A warning to the US and the rest of the world

The lessons of the 1972 epidemic of ‘corn leaf blight’ have still not been learnt. The Committee on Genetic Vulnerability of Major Crops at the US National Research Council at the time posed the question: “How uniform genetically are other crops upon which the nation depends, and how vulnerable, therefore, are they to epidemics? The answer is that most major crops are ‘impressively genetically uniform and thus vulnerable and results from government legislative and economic policy’.

The authors recommend important strategies that need to be employed to bring the US back to being one of the largest seed saving and exchange cultures, instead of the current undemocratic and unsustainable system they currently force on farmers in the US and the rest of the world.

Three main suggestions include collection of annual statistics on on-farm genetic diversity along with environmental stress events, to get a picture of performance resilience. Second, on-farm diversity should be encouraged through policies such as subsidies. Lastly, instead of looking to peak yields of crops, the goal should be to select crops with long-term sustainable yields.
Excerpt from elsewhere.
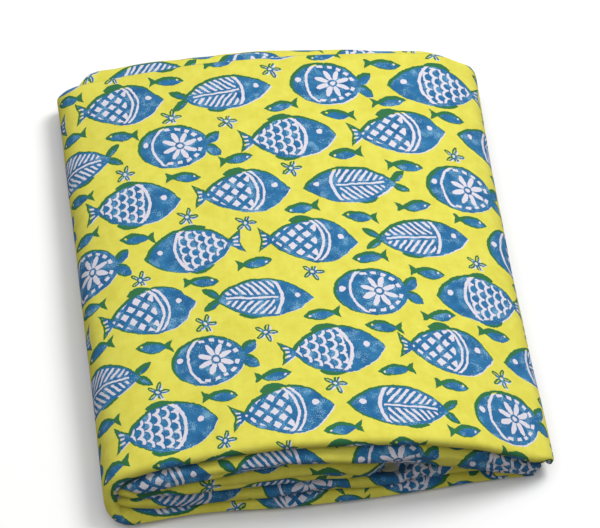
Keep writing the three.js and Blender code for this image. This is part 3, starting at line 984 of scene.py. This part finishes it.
def select_only(piece):
    deselect_all()
    piece.select_set(True)
    bpy.context.view_layer.objects.active = piece


def flat_cloth(name, width, length, step):
    """Adds a flat grid of the cloth's real size, in millimetres, with a corner at the origin."""
    deselect_all()
    bpy.ops.mesh.primitive_grid_add(
        x_subdivisions=round(width / step), y_subdivisions=round(length / step), size=1
    )
    cloth = bpy.context.object
    cloth.name = cloth.data.name = name
    bpy.ops.object.mode_set(mode="EDIT")
    bpy.ops.transform.translate(value=(0.5, 0.5, 0))
    bpy.ops.transform.resize(value=(width * MM, length * MM, 1), center_override=(0, 0, 0))
    bpy.ops.object.mode_set(mode="OBJECT")
    return cloth


def keep_print_map(cloth, start, turn):
    """Keeps the flat coordinates, in metres, as the map that the print follows. turn is 1 where
    the cloth was folded from left to right, and -1 where it was folded from right to left."""
    cloth.data.uv_layers[0].name = "OFBake"
    layer = cloth.data.uv_layers.new(name="Cloth")
    vertices = cloth.data.vertices
    for loop in cloth.data.loops:
        across, along, _ = vertices[loop.vertex_index].co
        layer.data[loop.index].uv = (start[0] + turn * along, start[1] - turn * across)
    layer.active_render = True


SHARPEST_SMOOTH_EDGE = math.radians(50)
FACE_SHARE = 0.9  # of the picture that is baked, for the face of the cloth
REVERSE_SHARE = 0.08  # and for its reverse, at the top of the picture


def park_inner_faces(cloth, outer_faces):
    """Gives the face most of the map for baking, and the reverse a strip at its top."""
    layer = cloth.data.uv_layers["OFBake"]
    for polygon in cloth.data.polygons:
        inner = outer_faces <= polygon.index < 2 * outer_faces
        share, begin = (REVERSE_SHARE, 1 - REVERSE_SHARE) if inner else (FACE_SHARE, 0)
        for loop in polygon.loop_indices:
            u, v = layer.data[loop].uv
            layer.data[loop].uv = (u, begin + share * v)


def make_sheet(
    name, nodes, width, length, step, place, print_start, creases=(), turn=1, wrinkle=0
):
    """Cuts, maps, folds, creases and thickens one stretch of cloth."""
    cloth = flat_cloth(name, width, length, step)
    keep_print_map(cloth, print_start, turn)
    flat_points = [Vector((v.co.x, v.co.y)) / MM for v in cloth.data.vertices]
    for vertex, point in zip(cloth.data.vertices, flat_points):
        vertex.co = place(point.x, point.y)
    cloth.data.update()
    shift = (CAD_WALL - CLOTH_THICKNESS) / 2
    lowest = CLOTH_THICKNESS / 2 * MM
    normals = [vertex.normal.copy() for vertex in cloth.data.vertices]
    for vertex, point, normal in zip(cloth.data.vertices, flat_points, normals):
        vertex.co += normal * (shift - crease_depth(creases, point, wrinkle)) * MM
        vertex.co.z = max(vertex.co.z, lowest)
    outer_faces = len(cloth.data.polygons)
    cloth.data.materials.append(COTTON_FACE)
    cloth.data.materials.append(COTTON_REVERSE)
    wall = cloth.modifiers.new("Wall", "SOLIDIFY")
    wall.thickness = CLOTH_THICKNESS * MM
    wall.offset = 0
    wall.material_offset = 1
    select_only(cloth)
    bpy.ops.object.modifier_apply(modifier=wall.name)
    park_inner_faces(cloth, outer_faces)
    bpy.ops.object.shade_smooth_by_angle(angle=SHARPEST_SMOOTH_EDGE)
    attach(cloth, "root")
    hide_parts(*nodes)
    length * MM
    triangles = sum(len(polygon.vertices) - 2 for polygon in cloth.data.polygons)
    print(f"{name}: {width:.0f} x {length:.0f} mm flat, {triangles} triangles")


# %% [markdown]
# ## The outer layer
#
# The outermost layer is one stretch of cloth, but it is made as two sheets that meet
# under the left edge, where no one sees it: the part on show gets a fine mesh, and the
# flat underside a coarse one. The top carries a few long soft creases from the way it was
# folded before, and a dip towards the back left corner.

# %% Outer layer
ACROSS_FLAT = ACROSS_END - ACROSS_START
TOP_CREASES = [  # from the front fold towards the back, and from the right edge to the left
    ((40, 60), (250, 96), 9, 0.5),
    ((150, 150), (300, 168), 7, 0.45),
    ((20, 200), (130, 232), 8, 0.4),
    ((190, 262), (296, 300), 10, 0.7),
    ((30, 290), (200, 312), 8, -0.5),
    ((250, 40), (300, 60), 7, 0.5),
    ((4, 120), (36, 150), 6, 0.5),
    ((4, 236), (40, 226), 6, 0.45),
]


def moved(creases, by):
    """The same creases, moved across the cloth."""
    return [((a + by, b), (c + by, d), width, depth) for (a, b), (c, d), width, depth in creases]


TOP_STEP, UNDERSIDE_STEP = 1.75, 4.0  # the width of the meshes' squares
UNDERSIDE_FLAT = OUTER_PLACES[-1] - UNDERSIDE_START
PRINT_RIGHT_EDGE = 0.3  # where the top's right edge lies on the printed length, in metres

make_sheet(
    "outer_top_sheet",
    ["outer_layer"],
    ACROSS_FLAT,
    UNDERSIDE_START,
    TOP_STEP,
    lambda across, along: outer_point(across + ACROSS_START, along),
    (PRINT_RIGHT_EDGE, ACROSS_START * MM),
    moved(TOP_CREASES, -ACROSS_START),
    turn=-1,
)
make_sheet(
    "outer_underside_sheet",
    ["outer_layer"],
    ACROSS_FLAT,
    UNDERSIDE_FLAT,
    UNDERSIDE_STEP,
    lambda across, along: outer_point(across + ACROSS_START, along + UNDERSIDE_START),
    (PRINT_RIGHT_EDGE - UNDERSIDE_START * MM, ACROSS_START * MM),
    turn=-1,
)

# %% [markdown]
# ## The inner folds
#
# Each inner fold is a sheet bent double: an upper leaf that comes out of the bundle, a
# rounded nose, and a lower leaf that goes back in. A tube with the same outline would be
# quicker, but it would close where the real cloth is open at its ends. The upper fold is
# pinched at its right end, the middle one ends in the hollow, the lower one has a knot
# between two hollows, and each sags a little differently.

# %% Inner folds
FOLD_FLAT = 72  # cloth from the end of the upper leaf round the nose to the end of the lower one
FOLD_STEP = 1.1
FOLD_WRINKLE = 0.8

# Creases from a point below the nose's tip (above it if negative), and from the fold's left end
UPPER_CREASES = [
    ((-3, 12), (2, 118), 2.4, 1.3),
    ((-6, 96), (8, 112), 3.0, 1.6),
    ((6, 60), (3, 100), 2.2, 1.0),
    ((5, 150), (-2, 214), 2.6, 1.3),
    ((-6, 184), (6, 196), 3.0, 1.4),
    ((-4, 205), (-1, 272), 1.8, 1.4),
    ((3, 212), (3.5, 272), 1.6, 1.3),
    ((0, 236), (1, 274), 1.4, 0.9),
]
MIDDLE_CREASES = [
    ((-2, 52), (1, 170), 2.8, 1.9),
    ((5, 26), (4, 104), 2.2, 1.2),
    ((-7, 110), (-6, 168), 2.4, -0.8),
    ((-6, 10), (3, 40), 2.6, 1.5),
    ((-5, 140), (6, 160), 2.4, 1.3),
]
LOWER_CREASES = [
    ((-1, 16), (0, 96), 2.2, 1.3),
    ((3, 100), (-2, 160), 2.4, 1.3),
    ((-15, 160), (-15, 190), 6.5, 7.5),
    ((-15, 197), (-14, 218), 6.0, 4.5),
    ((-9, 184), (6, 187), 1.6, 1.6),
    ((-9, 193), (5, 197), 1.8, 1.6),
    ((-3, 196), (-1, 226), 2.2, 1.4),
]
BACK_CREASES = [
    ((-4, 30), (-3, 122), 3.0, 1.0),
    ((-5, 130), (-2, 240), 3.0, 1.1),
    ((-2, 8), (5, 26), 3.0, 1.3),
]


def make_fold(name, node, rows, leaf_end, creases, print_across, print_along):
    """One inner fold. The print's place is that of the nose's tip at the end where the sheet
    begins. A back fold is laid from right to left, so that its face points out."""
    left, right = rows[0][0], rows[-1][0]
    turn = -1 if leaf_end > 0 else 1
    begin = left if turn == 1 else right
    nose = FOLD_FLAT / 2

    def folded(across, along):
        return fold_point(rows, leaf_end, begin + turn * along, across - nose)

    make_sheet(
        name,
        [node],
        FOLD_FLAT,
        right - left,
        FOLD_STEP,
        folded,
        (print_across, print_along + nose * MM),
        moved(creases, nose),
        turn,
        FOLD_WRINKLE,
    )


def motif_row(number, share=0.5):
    """The height on the printed length, in metres, that lies a share of the way up a row."""
    return (number + share) * REPEAT_HEIGHT * MM


make_fold(
    "upper_fold_sheet",
    "front_fold_upper",
    FRONT_FOLD_UPPER,
    FRONT_LEAF_END,
    UPPER_CREASES,
    0.012,
    motif_row(2),
)
make_fold(
    "middle_fold_sheet",
    "front_fold_middle",
    FRONT_FOLD_MIDDLE,
    FRONT_LEAF_END,
    MIDDLE_CREASES,
    0.087,
    motif_row(4, 0.8),
)
make_fold(
    "lower_fold_sheet",
    "front_fold_lower",
    FRONT_FOLD_LOWER,
    FRONT_LEAF_END,
    LOWER_CREASES,
    0.177,
    motif_row(7, 0.29),
)
make_fold(
    "back_fold_sheet",
    "back_fold",
    BACK_FOLD,
    BACK_LEAF_END,
    BACK_CREASES,
    0.4,
    motif_row(3, 0.31),
)

# %% [markdown]
# ## The edges of the hidden layers
#
# Between the folds the eye sees the edges of layers that never come out: at the right
# side under the hanging edge, below the fold at the back, at the front right corner and in
# the dark hollows at the front. Modelling each of the thirty-two layers would be honest
# and slow. A strip that is folded like an accordion shows the same stacked edges, because
# each pleat is one layer.

# %% Layered edges
PLEAT_DEPTH = 3.2
PLEAT_STEP = 1.1
ROUNDNESS = 0.6  # 1 is a sine wave, and less is a fuller pleat
SHUFFLE = 0.3  # how unevenly the layers stand out, as a share of their depth
DROOP = 0.25  # how unevenly they hang, as a share of their height


def layered_edges(name, place, length, layers, print_start, unevenness=1.0):
    """A strip of cloth pleated into stacked layers. place gives the foot and the outward
    direction of the stack at a distance along it, and the heights that it starts and ends at."""
    height_flat = layers * 2 * PLEAT_DEPTH

    def pleated(across, along):
        foot, outward, bottom, top = place(along)
        pleats = layers * across / height_flat
        layer = math.floor(pleats)
        wave = math.sin(math.pi * (pleats - layer))
        shuffle = SHUFFLE * unevenness * noise.noise(Vector((along / 30, layer * 3.7, 1)))
        droop = DROOP * unevenness * noise.noise(Vector((along / 22, layer * 2.3, 5)))
        point = foot + outward * PLEAT_DEPTH * wave**ROUNDNESS * (1 + shuffle)
        layer_height = (top - bottom) / layers
        return bundle_point(point.x, point.y, top - layer_height * (pleats - droop * wave))

    make_sheet(
        name,
        ["hidden_layers"],
        height_flat,
        length,
        PLEAT_STEP,
        pleated,
        print_start,
    )


def step_up(value, middle, softness):
    return 1 / (1 + math.exp((middle - value) / softness))


def hump(value, middle, width):
    return math.exp(-(((value - middle) / width) ** 2))


RIGHT_X, RIGHT_START, RIGHT_END = 134.5, -144, 151.5
RIGHT_LOW, RIGHT_HIGH = 2.6, 20
REAR_CORNER_RISE = 4.5  # the stack is higher where the back fold ends
BACK_Y, BACK_START, BACK_END = 150.5, 134.5, -132
BACK_LOW = 7.0
HOLLOW_START, HOLLOW_END = 20, 104
HOLLOW_Y = -140  # where the stack stands between the hollows
KNOT_X = 52
FIRST_HOLLOW, KNOT, SECOND_HOLLOW = 12, -7, 5  # how far the stack lies back there
CORNER_START, CORNER_END = 104, 130


def right_edge(along):
    y = RIGHT_START + along
    high = RIGHT_HIGH + REAR_CORNER_RISE * step_up(y, RIGHT_END - 12, 2.5)
    return Vector((RIGHT_X, y)), Vector((1, 0)), RIGHT_LOW, high


def back_edge(along):
    x = BACK_START - along
    high = fold_row(BACK_FOLD, x)["low"] - 1.4
    return Vector((x, BACK_Y)), Vector((0, 1)), BACK_LOW, high


def hollow_edge(along):
    x = HOLLOW_START + along
    y = (
        HOLLOW_Y
        + FIRST_HOLLOW * (1 - step_up(x, KNOT_X - 4, 2.2))
        + KNOT * hump(x, KNOT_X, 4)
        + SECOND_HOLLOW * hump(x, KNOT_X + 15, 7)
    )
    low = fold_row(FRONT_FOLD_LOWER, min(x, 100))["high"] * 0.8
    high = max(fold_row(FRONT_FOLD_UPPER, x)["low"] + 1, low + 3)
    return Vector((x, y)), Vector((0, -1)), low, high


def corner_edge(along):
    x = CORNER_START + along
    high = fold_row(FRONT_FOLD_UPPER, x)["low"] + 0.8
    return Vector((x, -149.6 + 0.06 * along)), Vector((0, -1)), 0.8, high


layered_edges("right_layer_edges", right_edge, RIGHT_END - RIGHT_START, 6, (0.6, 0.5))
layered_edges("back_layer_edges", back_edge, BACK_START - BACK_END, 7, (0.1, 0.7))
layered_edges("corner_layer_edges", corner_edge, CORNER_END - CORNER_START, 3, (0.33, 0.41))
hollow_print = (0.230, motif_row(2) + 0.010)
layered_edges("hollow_layer_edges", hollow_edge, HOLLOW_END - HOLLOW_START, 4, hollow_print, 2.0)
GM crop cultivation, which is an extreme version of industrial farming, is obstructing a shift to more sustainable methods of food production and in addition to reducing yields, is now associated with a plethora of negative human health and environmental impacts as documented in Ban GMOs Now – Special ISIS Report [5]. To increase crop yields, protect the environment and protect the health of citizens across the world, GM crops need to be banned.

References

  1. Heinemann JA , Massaro M, Coray DS, Agapito-Tenfen SZ, Wen JD. Sustainability and innovation in staple crop production in the US Midwest. International Journal of Agricultural Sustainability 2013, http://dx.doi.org/10.1080/14735903.2013.806408
  2. “Owen Paterson: UK must become global leader on GM crops”, Guardian.com http://www.guardian.co.uk/environment/2013/jun/20/owen-paterson-uk-global-leaders-gm-crops 26th June 2013-06-26
  3. Lee EA & Tracy WF. Modern maize breeding. In: J. Bennetzen and S. Hake, eds. Handbook of maize: genetics and genomics. New York, NY: Springer, 141–160
  4. Sirinathsinghji E. Study Confirms GM crops lead to increased Pesticide Use. Science in Society 56, 8-10, 2012
  5. Ho MW & Sirinathsinghji E. Ban GMOs Now. Health and Environmental Hazards Especially in Light of the New Genetics. ISIS Special Report, 2013. http://www.i-sis.org.uk/Ban_GMOs_Now.php

One Response to “US Staple Crop System Failing from GM and Monoculture”

  1. C Cruz

    Excellent article and stats! The only thing I would take issue with is your second conclusion that “on-farm diversity should be encouraged through policies such as subsidies.” This contradicts your earlier statement, “Powerful economic and legislative forces continue to drive uniformity. There are two major farming policies in the US that affect sustainability – innovation (through development of licensing and IP rights) and public subsidies.”
    Admittedly, subsidies are part of the problem, not the solution.
    Please continue to promote the true solution that you do so well! Organic Permaculture, the increase of local growing and seed saving, and educating people about such are where I beleve the solution lies.
    Keep up the great and important work!